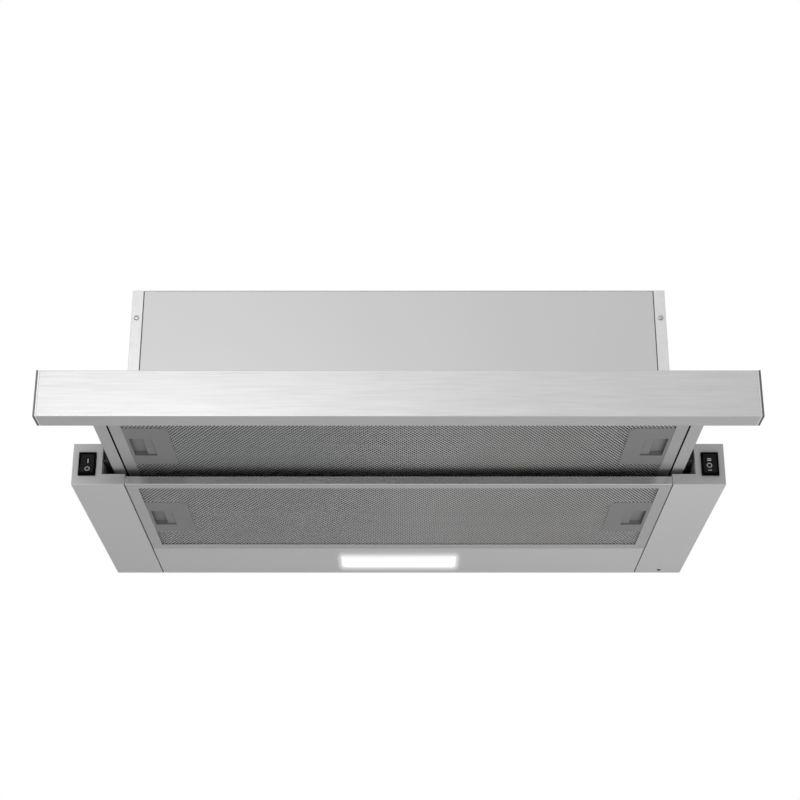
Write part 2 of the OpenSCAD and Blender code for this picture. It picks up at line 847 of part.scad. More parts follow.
=-=-=
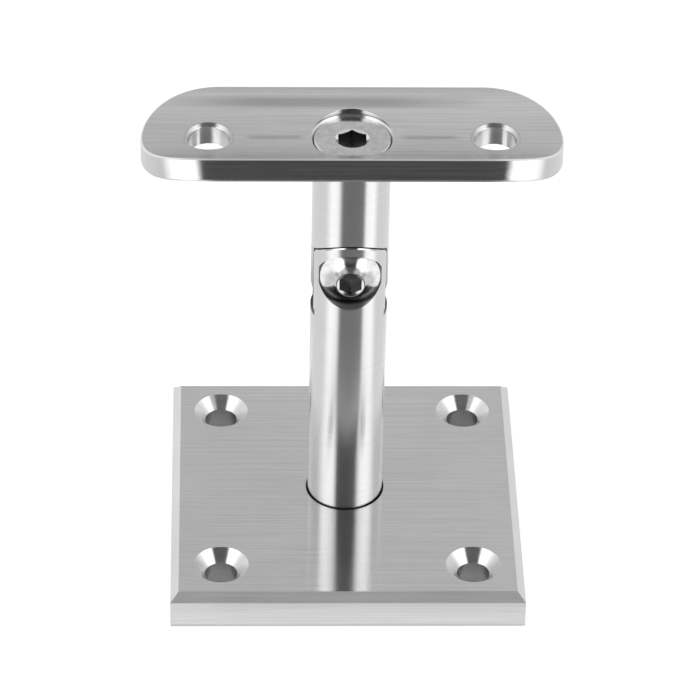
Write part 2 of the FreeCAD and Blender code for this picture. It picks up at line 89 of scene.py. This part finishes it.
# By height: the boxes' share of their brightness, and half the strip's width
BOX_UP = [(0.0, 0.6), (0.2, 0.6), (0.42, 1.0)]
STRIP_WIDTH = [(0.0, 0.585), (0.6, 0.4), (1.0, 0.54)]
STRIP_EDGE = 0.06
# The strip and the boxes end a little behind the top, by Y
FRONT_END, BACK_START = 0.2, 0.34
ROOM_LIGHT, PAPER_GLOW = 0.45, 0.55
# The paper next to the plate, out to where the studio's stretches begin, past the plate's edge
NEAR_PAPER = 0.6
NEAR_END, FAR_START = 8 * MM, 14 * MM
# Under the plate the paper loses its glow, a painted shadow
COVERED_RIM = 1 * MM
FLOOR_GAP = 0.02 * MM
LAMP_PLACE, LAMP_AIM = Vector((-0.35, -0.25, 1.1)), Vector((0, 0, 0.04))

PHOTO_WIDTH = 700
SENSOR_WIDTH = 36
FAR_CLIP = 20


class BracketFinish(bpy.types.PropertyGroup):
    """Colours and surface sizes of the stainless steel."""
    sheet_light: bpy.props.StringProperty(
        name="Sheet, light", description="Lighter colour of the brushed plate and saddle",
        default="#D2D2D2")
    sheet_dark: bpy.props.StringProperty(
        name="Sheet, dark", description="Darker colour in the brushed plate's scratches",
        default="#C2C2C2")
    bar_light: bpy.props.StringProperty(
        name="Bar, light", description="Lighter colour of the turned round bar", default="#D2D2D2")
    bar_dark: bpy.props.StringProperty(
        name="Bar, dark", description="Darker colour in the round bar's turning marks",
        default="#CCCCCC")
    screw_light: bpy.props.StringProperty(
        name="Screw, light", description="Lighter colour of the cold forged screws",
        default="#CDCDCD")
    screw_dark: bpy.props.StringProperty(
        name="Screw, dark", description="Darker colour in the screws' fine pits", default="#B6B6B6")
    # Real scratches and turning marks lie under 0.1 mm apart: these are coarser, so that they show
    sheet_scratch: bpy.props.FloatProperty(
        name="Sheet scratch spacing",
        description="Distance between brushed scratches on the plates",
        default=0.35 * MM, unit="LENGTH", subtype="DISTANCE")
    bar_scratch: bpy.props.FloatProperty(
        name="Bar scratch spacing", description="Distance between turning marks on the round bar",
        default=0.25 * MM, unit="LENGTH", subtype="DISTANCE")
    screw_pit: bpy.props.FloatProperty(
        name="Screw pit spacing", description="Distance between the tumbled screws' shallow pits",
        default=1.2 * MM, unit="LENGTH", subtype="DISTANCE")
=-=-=
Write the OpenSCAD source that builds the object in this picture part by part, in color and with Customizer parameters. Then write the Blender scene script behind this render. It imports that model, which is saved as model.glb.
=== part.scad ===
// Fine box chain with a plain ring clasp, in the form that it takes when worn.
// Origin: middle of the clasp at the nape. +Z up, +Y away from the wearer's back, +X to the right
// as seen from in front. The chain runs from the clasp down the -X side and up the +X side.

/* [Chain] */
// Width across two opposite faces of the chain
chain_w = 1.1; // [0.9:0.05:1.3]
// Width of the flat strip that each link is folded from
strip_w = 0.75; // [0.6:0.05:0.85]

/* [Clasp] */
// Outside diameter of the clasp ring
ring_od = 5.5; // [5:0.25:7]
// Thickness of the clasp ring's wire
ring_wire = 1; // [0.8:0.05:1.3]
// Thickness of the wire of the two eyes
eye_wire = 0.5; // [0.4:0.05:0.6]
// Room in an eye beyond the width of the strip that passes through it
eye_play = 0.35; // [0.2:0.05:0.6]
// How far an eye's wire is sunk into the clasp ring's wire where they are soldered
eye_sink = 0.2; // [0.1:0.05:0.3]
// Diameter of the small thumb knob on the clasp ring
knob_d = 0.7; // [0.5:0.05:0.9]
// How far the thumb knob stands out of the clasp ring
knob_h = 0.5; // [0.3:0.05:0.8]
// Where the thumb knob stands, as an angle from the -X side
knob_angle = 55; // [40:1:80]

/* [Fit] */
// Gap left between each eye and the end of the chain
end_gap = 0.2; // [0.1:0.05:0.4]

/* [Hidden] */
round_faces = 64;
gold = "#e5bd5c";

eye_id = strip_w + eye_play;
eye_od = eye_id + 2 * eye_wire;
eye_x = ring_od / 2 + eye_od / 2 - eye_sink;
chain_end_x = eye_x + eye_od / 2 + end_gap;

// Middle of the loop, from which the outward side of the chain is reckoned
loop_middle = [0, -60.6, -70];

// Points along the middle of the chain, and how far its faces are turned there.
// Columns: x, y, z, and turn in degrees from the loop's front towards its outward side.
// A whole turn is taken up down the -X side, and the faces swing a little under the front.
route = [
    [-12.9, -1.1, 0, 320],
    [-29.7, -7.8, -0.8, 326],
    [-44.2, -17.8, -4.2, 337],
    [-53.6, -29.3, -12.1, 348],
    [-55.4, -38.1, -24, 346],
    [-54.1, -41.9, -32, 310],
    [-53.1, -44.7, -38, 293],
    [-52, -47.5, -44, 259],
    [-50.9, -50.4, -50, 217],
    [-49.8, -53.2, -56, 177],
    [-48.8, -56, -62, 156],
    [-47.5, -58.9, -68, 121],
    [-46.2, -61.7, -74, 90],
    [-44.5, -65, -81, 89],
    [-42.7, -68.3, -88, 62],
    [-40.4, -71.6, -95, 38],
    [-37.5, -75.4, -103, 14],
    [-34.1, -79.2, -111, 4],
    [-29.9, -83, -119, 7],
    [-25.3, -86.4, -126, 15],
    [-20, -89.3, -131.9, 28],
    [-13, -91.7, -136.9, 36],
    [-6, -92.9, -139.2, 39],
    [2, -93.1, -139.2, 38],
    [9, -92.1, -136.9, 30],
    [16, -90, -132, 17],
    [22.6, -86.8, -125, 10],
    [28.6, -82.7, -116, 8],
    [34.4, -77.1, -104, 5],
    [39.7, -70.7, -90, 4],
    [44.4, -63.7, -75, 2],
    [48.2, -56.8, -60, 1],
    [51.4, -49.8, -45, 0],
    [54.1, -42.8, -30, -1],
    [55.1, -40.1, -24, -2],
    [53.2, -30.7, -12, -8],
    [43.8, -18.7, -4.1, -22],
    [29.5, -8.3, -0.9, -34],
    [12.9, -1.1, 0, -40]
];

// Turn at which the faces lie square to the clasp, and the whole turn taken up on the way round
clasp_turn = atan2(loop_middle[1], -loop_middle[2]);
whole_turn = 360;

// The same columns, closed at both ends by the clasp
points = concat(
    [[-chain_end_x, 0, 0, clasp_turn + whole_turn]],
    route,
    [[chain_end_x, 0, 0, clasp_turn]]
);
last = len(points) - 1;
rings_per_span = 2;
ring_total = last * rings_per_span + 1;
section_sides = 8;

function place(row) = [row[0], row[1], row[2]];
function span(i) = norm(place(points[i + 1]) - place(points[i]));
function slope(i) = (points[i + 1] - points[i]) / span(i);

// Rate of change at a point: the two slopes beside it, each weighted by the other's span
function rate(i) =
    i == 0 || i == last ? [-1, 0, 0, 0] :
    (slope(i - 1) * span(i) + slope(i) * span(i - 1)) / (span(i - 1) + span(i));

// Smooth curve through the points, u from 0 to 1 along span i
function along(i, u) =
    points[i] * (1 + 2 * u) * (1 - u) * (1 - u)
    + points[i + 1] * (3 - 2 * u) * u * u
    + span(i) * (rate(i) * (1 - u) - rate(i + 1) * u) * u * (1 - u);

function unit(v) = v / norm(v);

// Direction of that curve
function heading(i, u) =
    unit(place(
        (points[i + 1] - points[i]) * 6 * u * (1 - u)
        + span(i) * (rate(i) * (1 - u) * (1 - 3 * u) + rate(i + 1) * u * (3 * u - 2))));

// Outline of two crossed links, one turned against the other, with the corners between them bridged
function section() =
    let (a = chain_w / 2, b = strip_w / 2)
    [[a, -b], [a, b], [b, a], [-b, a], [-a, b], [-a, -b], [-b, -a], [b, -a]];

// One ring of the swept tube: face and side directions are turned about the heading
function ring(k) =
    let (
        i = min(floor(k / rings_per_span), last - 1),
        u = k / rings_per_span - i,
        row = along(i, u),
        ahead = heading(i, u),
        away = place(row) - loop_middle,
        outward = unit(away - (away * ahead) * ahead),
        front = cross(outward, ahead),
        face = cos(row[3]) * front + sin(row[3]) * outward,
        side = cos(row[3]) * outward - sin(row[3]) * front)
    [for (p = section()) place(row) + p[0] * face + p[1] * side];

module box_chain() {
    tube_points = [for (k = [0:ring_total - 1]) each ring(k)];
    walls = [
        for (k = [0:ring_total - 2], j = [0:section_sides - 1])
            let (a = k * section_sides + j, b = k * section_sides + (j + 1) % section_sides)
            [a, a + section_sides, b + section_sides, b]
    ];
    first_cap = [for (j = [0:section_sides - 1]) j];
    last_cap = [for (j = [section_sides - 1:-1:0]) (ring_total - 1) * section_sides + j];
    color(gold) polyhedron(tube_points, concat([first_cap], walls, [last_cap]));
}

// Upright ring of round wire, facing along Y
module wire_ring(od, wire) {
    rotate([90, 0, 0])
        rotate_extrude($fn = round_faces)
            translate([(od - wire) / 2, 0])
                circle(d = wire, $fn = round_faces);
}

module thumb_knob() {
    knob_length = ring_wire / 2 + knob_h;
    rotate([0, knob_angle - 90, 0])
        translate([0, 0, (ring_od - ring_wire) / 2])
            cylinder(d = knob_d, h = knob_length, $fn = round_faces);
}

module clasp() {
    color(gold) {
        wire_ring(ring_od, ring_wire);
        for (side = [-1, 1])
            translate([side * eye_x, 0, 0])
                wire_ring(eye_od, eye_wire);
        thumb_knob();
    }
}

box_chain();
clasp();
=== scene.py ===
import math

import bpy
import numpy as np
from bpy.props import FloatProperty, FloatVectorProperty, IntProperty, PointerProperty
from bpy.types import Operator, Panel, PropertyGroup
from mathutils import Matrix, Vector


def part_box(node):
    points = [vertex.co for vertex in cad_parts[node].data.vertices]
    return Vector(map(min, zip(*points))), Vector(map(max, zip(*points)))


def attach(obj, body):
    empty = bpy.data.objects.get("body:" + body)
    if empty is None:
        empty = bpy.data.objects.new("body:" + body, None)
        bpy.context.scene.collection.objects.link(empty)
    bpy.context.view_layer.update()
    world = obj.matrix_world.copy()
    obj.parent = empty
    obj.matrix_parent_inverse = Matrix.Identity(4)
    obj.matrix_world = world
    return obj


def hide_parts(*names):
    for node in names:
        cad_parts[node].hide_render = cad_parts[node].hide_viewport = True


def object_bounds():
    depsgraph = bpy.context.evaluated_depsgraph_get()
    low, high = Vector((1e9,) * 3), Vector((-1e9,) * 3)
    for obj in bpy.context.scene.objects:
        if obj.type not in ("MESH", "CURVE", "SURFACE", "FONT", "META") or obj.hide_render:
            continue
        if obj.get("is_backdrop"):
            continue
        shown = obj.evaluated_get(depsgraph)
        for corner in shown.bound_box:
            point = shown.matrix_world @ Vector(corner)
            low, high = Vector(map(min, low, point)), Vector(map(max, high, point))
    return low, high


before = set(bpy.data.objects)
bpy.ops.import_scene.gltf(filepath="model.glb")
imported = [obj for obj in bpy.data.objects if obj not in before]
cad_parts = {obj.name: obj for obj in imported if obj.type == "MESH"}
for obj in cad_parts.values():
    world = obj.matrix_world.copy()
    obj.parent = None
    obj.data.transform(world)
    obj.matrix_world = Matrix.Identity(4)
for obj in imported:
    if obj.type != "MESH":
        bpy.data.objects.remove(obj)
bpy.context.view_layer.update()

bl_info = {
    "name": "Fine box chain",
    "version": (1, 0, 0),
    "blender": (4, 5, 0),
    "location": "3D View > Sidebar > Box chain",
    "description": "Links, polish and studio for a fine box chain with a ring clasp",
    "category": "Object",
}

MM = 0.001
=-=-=
*OBJECTIVE*: Return only the part of the records above that opens with the line containing "facing along Y" and closes with the line containing "cad_parts[node].hide_render = cad_parts[node].hide_viewport", ends included.

*WRITTEN SOLUTION*:
// Upright ring of round wire, facing along Y
module wire_ring(od, wire) {
    rotate([90, 0, 0])
        rotate_extrude($fn = round_faces)
            translate([(od - wire) / 2, 0])
                circle(d = wire, $fn = round_faces);
}

module thumb_knob() {
    knob_length = ring_wire / 2 + knob_h;
    rotate([0, knob_angle - 90, 0])
        translate([0, 0, (ring_od - ring_wire) / 2])
            cylinder(d = knob_d, h = knob_length, $fn = round_faces);
}

module clasp() {
    color(gold) {
        wire_ring(ring_od, ring_wire);
        for (side = [-1, 1])
            translate([side * eye_x, 0, 0])
                wire_ring(eye_od, eye_wire);
        thumb_knob();
    }
}

box_chain();
clasp();
=== scene.py ===
import math

import bpy
import numpy as np
from bpy.props import FloatProperty, FloatVectorProperty, IntProperty, PointerProperty
from bpy.types import Operator, Panel, PropertyGroup
from mathutils import Matrix, Vector


def part_box(node):
    points = [vertex.co for vertex in cad_parts[node].data.vertices]
    return Vector(map(min, zip(*points))), Vector(map(max, zip(*points)))


def attach(obj, body):
    empty = bpy.data.objects.get("body:" + body)
    if empty is None:
        empty = bpy.data.objects.new("body:" + body, None)
        bpy.context.scene.collection.objects.link(empty)
    bpy.context.view_layer.update()
    world = obj.matrix_world.copy()
    obj.parent = empty
    obj.matrix_parent_inverse = Matrix.Identity(4)
    obj.matrix_world = world
    return obj


def hide_parts(*names):
    for node in names:
        cad_parts[node].hide_render = cad_parts[node].hide_viewport = True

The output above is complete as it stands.